--- Begin ---
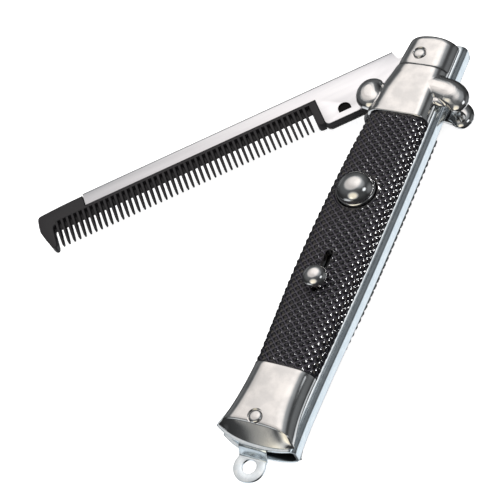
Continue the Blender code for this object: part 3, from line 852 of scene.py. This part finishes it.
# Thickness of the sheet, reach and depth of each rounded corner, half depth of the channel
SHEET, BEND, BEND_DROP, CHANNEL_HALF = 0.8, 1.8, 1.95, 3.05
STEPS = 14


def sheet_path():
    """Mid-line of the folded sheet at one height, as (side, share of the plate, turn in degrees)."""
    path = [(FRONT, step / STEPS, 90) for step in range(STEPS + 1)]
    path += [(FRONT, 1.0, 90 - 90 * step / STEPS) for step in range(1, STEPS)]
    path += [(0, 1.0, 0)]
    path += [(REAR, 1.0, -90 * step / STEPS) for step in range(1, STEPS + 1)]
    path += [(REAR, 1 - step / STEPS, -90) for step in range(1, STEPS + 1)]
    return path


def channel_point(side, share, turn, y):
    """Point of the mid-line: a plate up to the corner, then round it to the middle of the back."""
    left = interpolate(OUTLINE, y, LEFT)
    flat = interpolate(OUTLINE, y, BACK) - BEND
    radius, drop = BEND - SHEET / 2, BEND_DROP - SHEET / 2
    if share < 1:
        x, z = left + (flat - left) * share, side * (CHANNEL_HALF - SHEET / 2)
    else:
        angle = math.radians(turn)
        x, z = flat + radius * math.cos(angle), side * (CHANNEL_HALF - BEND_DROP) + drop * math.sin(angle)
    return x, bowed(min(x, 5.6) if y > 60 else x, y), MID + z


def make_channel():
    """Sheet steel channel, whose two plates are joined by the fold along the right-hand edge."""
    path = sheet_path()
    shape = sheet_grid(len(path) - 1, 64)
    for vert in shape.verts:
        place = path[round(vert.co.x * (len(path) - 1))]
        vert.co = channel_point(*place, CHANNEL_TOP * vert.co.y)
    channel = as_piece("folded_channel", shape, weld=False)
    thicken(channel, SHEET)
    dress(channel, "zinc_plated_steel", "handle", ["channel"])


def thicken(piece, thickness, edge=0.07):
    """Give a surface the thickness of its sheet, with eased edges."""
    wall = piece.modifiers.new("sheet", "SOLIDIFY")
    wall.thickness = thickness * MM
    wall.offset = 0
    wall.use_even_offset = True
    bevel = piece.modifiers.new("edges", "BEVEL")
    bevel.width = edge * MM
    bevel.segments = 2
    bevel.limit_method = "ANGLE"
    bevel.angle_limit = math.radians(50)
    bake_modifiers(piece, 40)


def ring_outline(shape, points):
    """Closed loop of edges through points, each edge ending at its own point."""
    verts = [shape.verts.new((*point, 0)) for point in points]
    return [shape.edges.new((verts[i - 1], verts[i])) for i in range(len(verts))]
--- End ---
Give again, word for word, the lines of the listing, starting at its first line and ending with the line containing "return path".

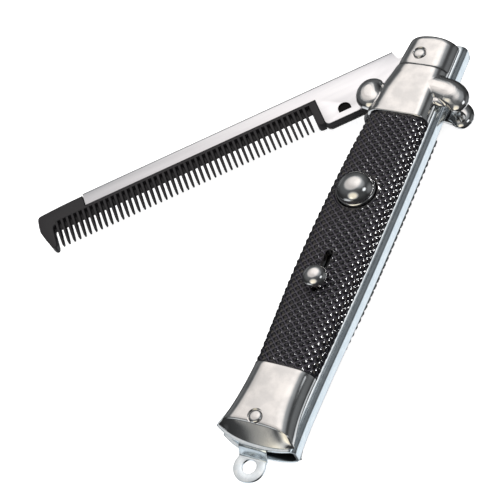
Continue the Blender code for this object: part 3, from line 852 of scene.py. This part finishes it.
# Thickness of the sheet, reach and depth of each rounded corner, half depth of the channel
SHEET, BEND, BEND_DROP, CHANNEL_HALF = 0.8, 1.8, 1.95, 3.05
STEPS = 14


def sheet_path():
    """Mid-line of the folded sheet at one height, as (side, share of the plate, turn in degrees)."""
    path = [(FRONT, step / STEPS, 90) for step in range(STEPS + 1)]
    path += [(FRONT, 1.0, 90 - 90 * step / STEPS) for step in range(1, STEPS)]
    path += [(0, 1.0, 0)]
    path += [(REAR, 1.0, -90 * step / STEPS) for step in range(1, STEPS + 1)]
    path += [(REAR, 1 - step / STEPS, -90) for step in range(1, STEPS + 1)]
    return path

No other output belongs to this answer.